● What to produce
The data below needs to be returned exactly, line for line.
───── Provided records ─────
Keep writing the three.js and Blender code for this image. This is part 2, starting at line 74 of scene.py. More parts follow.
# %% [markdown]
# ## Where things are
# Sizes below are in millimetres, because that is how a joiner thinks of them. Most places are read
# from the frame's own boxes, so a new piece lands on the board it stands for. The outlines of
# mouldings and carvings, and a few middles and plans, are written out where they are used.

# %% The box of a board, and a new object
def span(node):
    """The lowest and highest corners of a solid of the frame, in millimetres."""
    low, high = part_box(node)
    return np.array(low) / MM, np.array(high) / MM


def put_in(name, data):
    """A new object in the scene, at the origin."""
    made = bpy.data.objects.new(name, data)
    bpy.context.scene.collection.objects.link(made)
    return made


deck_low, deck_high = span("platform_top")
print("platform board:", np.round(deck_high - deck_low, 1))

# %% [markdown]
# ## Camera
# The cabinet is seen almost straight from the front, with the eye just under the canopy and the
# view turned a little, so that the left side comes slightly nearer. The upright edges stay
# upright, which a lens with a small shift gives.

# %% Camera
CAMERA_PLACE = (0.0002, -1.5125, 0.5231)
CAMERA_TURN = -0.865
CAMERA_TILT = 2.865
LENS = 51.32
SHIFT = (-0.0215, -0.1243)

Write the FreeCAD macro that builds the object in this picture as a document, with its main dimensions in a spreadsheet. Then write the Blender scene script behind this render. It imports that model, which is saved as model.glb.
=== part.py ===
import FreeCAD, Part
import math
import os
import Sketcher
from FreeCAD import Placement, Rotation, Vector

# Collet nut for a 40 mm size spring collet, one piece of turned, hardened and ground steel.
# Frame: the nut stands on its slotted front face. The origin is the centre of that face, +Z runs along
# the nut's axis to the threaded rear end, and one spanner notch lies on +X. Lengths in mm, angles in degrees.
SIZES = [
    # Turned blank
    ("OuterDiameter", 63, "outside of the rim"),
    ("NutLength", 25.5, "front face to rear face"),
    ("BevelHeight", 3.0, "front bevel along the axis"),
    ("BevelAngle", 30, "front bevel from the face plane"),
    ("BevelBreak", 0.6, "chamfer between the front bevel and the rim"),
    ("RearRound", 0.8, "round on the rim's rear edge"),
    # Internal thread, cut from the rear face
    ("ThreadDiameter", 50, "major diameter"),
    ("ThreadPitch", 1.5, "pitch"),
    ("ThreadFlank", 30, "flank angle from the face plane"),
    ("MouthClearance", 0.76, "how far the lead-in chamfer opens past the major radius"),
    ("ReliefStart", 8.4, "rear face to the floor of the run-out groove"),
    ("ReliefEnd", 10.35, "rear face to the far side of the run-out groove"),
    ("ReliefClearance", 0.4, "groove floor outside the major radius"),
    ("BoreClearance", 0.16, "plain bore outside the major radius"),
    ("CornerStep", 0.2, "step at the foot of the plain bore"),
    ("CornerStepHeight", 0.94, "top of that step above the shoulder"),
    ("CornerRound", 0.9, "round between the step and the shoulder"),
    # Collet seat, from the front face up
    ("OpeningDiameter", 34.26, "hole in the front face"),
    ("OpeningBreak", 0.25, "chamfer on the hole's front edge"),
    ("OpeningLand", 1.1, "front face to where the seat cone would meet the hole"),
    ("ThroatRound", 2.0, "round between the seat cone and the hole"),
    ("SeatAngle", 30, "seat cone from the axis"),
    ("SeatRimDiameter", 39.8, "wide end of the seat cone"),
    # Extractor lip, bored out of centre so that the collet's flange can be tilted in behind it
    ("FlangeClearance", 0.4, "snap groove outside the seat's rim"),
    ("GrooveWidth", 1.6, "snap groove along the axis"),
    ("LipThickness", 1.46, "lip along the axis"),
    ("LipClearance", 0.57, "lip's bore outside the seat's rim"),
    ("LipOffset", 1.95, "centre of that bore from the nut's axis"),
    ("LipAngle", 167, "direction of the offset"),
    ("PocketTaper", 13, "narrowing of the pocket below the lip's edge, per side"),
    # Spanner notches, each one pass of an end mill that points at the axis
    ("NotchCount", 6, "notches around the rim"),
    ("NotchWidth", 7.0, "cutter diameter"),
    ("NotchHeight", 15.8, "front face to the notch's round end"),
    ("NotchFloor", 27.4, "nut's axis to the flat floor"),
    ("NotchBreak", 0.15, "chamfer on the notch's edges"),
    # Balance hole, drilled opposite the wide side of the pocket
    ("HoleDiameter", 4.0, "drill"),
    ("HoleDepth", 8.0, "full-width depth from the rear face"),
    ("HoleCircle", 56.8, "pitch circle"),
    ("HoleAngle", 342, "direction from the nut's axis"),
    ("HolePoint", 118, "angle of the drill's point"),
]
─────
● Written response
Keep writing the three.js and Blender code for this image. This is part 2, starting at line 74 of scene.py. More parts follow.
# %% [markdown]
# ## Where things are
# Sizes below are in millimetres, because that is how a joiner thinks of them. Most places are read
# from the frame's own boxes, so a new piece lands on the board it stands for. The outlines of
# mouldings and carvings, and a few middles and plans, are written out where they are used.

# %% The box of a board, and a new object
def span(node):
    """The lowest and highest corners of a solid of the frame, in millimetres."""
    low, high = part_box(node)
    return np.array(low) / MM, np.array(high) / MM


def put_in(name, data):
    """A new object in the scene, at the origin."""
    made = bpy.data.objects.new(name, data)
    bpy.context.scene.collection.objects.link(made)
    return made


deck_low, deck_high = span("platform_top")
print("platform board:", np.round(deck_high - deck_low, 1))

# %% [markdown]
# ## Camera
# The cabinet is seen almost straight from the front, with the eye just under the canopy and the
# view turned a little, so that the left side comes slightly nearer. The upright edges stay
# upright, which a lens with a small shift gives.

# %% Camera
CAMERA_PLACE = (0.0002, -1.5125, 0.5231)
CAMERA_TURN = -0.865
CAMERA_TILT = 2.865
LENS = 51.32
SHIFT = (-0.0215, -0.1243)

Write the FreeCAD macro that builds the object in this picture as a document, with its main dimensions in a spreadsheet. Then write the Blender scene script behind this render. It imports that model, which is saved as model.glb.
=== part.py ===
import FreeCAD, Part
import math
import os
import Sketcher
from FreeCAD import Placement, Rotation, Vector

# Collet nut for a 40 mm size spring collet, one piece of turned, hardened and ground steel.
# Frame: the nut stands on its slotted front face. The origin is the centre of that face, +Z runs along
# the nut's axis to the threaded rear end, and one spanner notch lies on +X. Lengths in mm, angles in degrees.
SIZES = [
    # Turned blank
    ("OuterDiameter", 63, "outside of the rim"),
    ("NutLength", 25.5, "front face to rear face"),
    ("BevelHeight", 3.0, "front bevel along the axis"),
    ("BevelAngle", 30, "front bevel from the face plane"),
    ("BevelBreak", 0.6, "chamfer between the front bevel and the rim"),
    ("RearRound", 0.8, "round on the rim's rear edge"),
    # Internal thread, cut from the rear face
    ("ThreadDiameter", 50, "major diameter"),
    ("ThreadPitch", 1.5, "pitch"),
    ("ThreadFlank", 30, "flank angle from the face plane"),
    ("MouthClearance", 0.76, "how far the lead-in chamfer opens past the major radius"),
    ("ReliefStart", 8.4, "rear face to the floor of the run-out groove"),
    ("ReliefEnd", 10.35, "rear face to the far side of the run-out groove"),
    ("ReliefClearance", 0.4, "groove floor outside the major radius"),
    ("BoreClearance", 0.16, "plain bore outside the major radius"),
    ("CornerStep", 0.2, "step at the foot of the plain bore"),
    ("CornerStepHeight", 0.94, "top of that step above the shoulder"),
    ("CornerRound", 0.9, "round between the step and the shoulder"),
    # Collet seat, from the front face up
    ("OpeningDiameter", 34.26, "hole in the front face"),
    ("OpeningBreak", 0.25, "chamfer on the hole's front edge"),
    ("OpeningLand", 1.1, "front face to where the seat cone would meet the hole"),
    ("ThroatRound", 2.0, "round between the seat cone and the hole"),
    ("SeatAngle", 30, "seat cone from the axis"),
    ("SeatRimDiameter", 39.8, "wide end of the seat cone"),
    # Extractor lip, bored out of centre so that the collet's flange can be tilted in behind it
    ("FlangeClearance", 0.4, "snap groove outside the seat's rim"),
    ("GrooveWidth", 1.6, "snap groove along the axis"),
    ("LipThickness", 1.46, "lip along the axis"),
    ("LipClearance", 0.57, "lip's bore outside the seat's rim"),
    ("LipOffset", 1.95, "centre of that bore from the nut's axis"),
    ("LipAngle", 167, "direction of the offset"),
    ("PocketTaper", 13, "narrowing of the pocket below the lip's edge, per side"),
    # Spanner notches, each one pass of an end mill that points at the axis
    ("NotchCount", 6, "notches around the rim"),
    ("NotchWidth", 7.0, "cutter diameter"),
    ("NotchHeight", 15.8, "front face to the notch's round end"),
    ("NotchFloor", 27.4, "nut's axis to the flat floor"),
    ("NotchBreak", 0.15, "chamfer on the notch's edges"),
    # Balance hole, drilled opposite the wide side of the pocket
    ("HoleDiameter", 4.0, "drill"),
    ("HoleDepth", 8.0, "full-width depth from the rear face"),
    ("HoleCircle", 56.8, "pitch circle"),
    ("HoleAngle", 342, "direction from the nut's axis"),
    ("HolePoint", 118, "angle of the drill's point"),
]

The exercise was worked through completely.